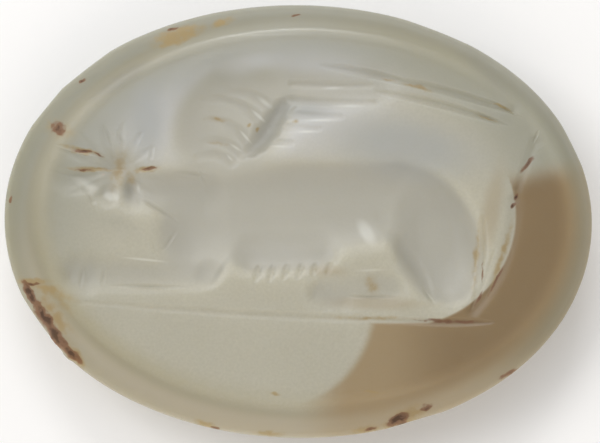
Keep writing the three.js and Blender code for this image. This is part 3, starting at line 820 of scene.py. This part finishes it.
studio = {
    "floorHex": "fcfbfa",
    "floorRoughness": 0.9,
    "floorMm": 400,
    "lensMm": 150,
    "photoTilt": 0.87,        # degrees by which the stone's length is turned in the picture
    "centreShift": (0.07, 0),  # mm, from the stone's middle to the picture's
    "pictureMm": 22.45,       # across the whole picture
    "skyStrength": 0.55,
}


def buildFloor():
    # one square under the stone, at height 0
    half = studio["floorMm"] * mm / 2
    corners = np.array([(-1, -1), (1, -1), (1, 1), (-1, 1)]) * half
    mesh = bpy.data.meshes.new("floor")
    mesh.from_pydata([(x, y, 0) for x, y in corners.tolist()], [], [(0, 1, 2, 3)])
    floor = bpy.data.objects.new("floor", mesh)
    bpy.context.scene.collection.objects.link(floor)
    material, tree = newMaterial("matt board")
    shader = addNode(tree, "BsdfPrincipled", values={
        "Base Color": linearColour(studio["floorHex"]), "Roughness": studio["floorRoughness"],
    })
    addNode(tree, "OutputMaterial", links={"Surface": shader.outputs["BSDF"]})
    mesh.materials.append(material)


lamps = [                     # name, place in mm, size in mm, watts, colour
    ("topBox", (-40, 130, 290), (170, 160), 0.11, "f2f6ff"),
    ("topStrip", (-20, 185, 185), (90, 45), 0.12, "ffffff"),
    ("leftWindow", (-170, 100, 240), (150, 150), 0.26, "ffffff"),
    ("lowFill", (30, -190, 250), (240, 160), 0.11, "fff0d8"),
]


def buildLamps():
    # each looks at the frame's origin from its place
    for name, place, size, watts, colour in lamps:
        light = bpy.data.lights.new(name, "AREA")
        light.shape = "RECTANGLE"
        light.size, light.size_y = size[0] * mm, size[1] * mm
        light.energy = watts
        light.color = linearColour(colour)[:3]
        lamp = bpy.data.objects.new(name, light)
        lamp.location = [value * mm for value in place]
        lamp.rotation_mode = "QUATERNION"
        lamp.rotation_quaternion = lamp.location.to_track_quat("Z", "Y")
        bpy.context.scene.collection.objects.link(lamp)


def buildSky():
    # even white light from everywhere
    world = bpy.data.worlds.new("studio")
    world.use_nodes = True
    world.node_tree.nodes["Background"].inputs["Color"].default_value = linearColour("ffffff")
    world.node_tree.nodes["Background"].inputs["Strength"].default_value = studio["skyStrength"]
    bpy.context.scene.world = world


def buildCamera():
    # it looks straight down; its distance is picture width times lens over sensor, from the girdle's top
    camera = bpy.data.cameras.new("camera")
    camera.lens = studio["lensMm"]
    camera.clip_start = mm
    girdle = stoneThickness - stone["faceDome"] - stone["bevelDrop"]
    away = studio["pictureMm"] * studio["lensMm"] / camera.sensor_width
    holder = bpy.data.objects.new("camera", camera)
    holder.location = (studio["centreShift"][0] * mm, studio["centreShift"][1] * mm, (girdle + away) * mm)
    holder.rotation_euler = (0, 0, math.radians(studio["photoTilt"]))
    bpy.context.scene.collection.objects.link(holder)
    bpy.context.scene.camera = holder


buildFloor()
buildLamps()
buildSky()
buildCamera()
bpy.context.scene.view_settings.view_transform = "Standard"
print("studio ready")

○ ○ ○

Required task :: Extract, from the listing above, every line where the string "scene" occurs.

Written solution ::
Keep writing the three.js and Blender code for this image. This is part 3, starting at line 820 of scene.py. This part finishes it.
    bpy.context.scene.collection.objects.link(floor)
        bpy.context.scene.collection.objects.link(lamp)
    bpy.context.scene.world = world
    bpy.context.scene.collection.objects.link(holder)
    bpy.context.scene.camera = holder
bpy.context.scene.view_settings.view_transform = "Standard"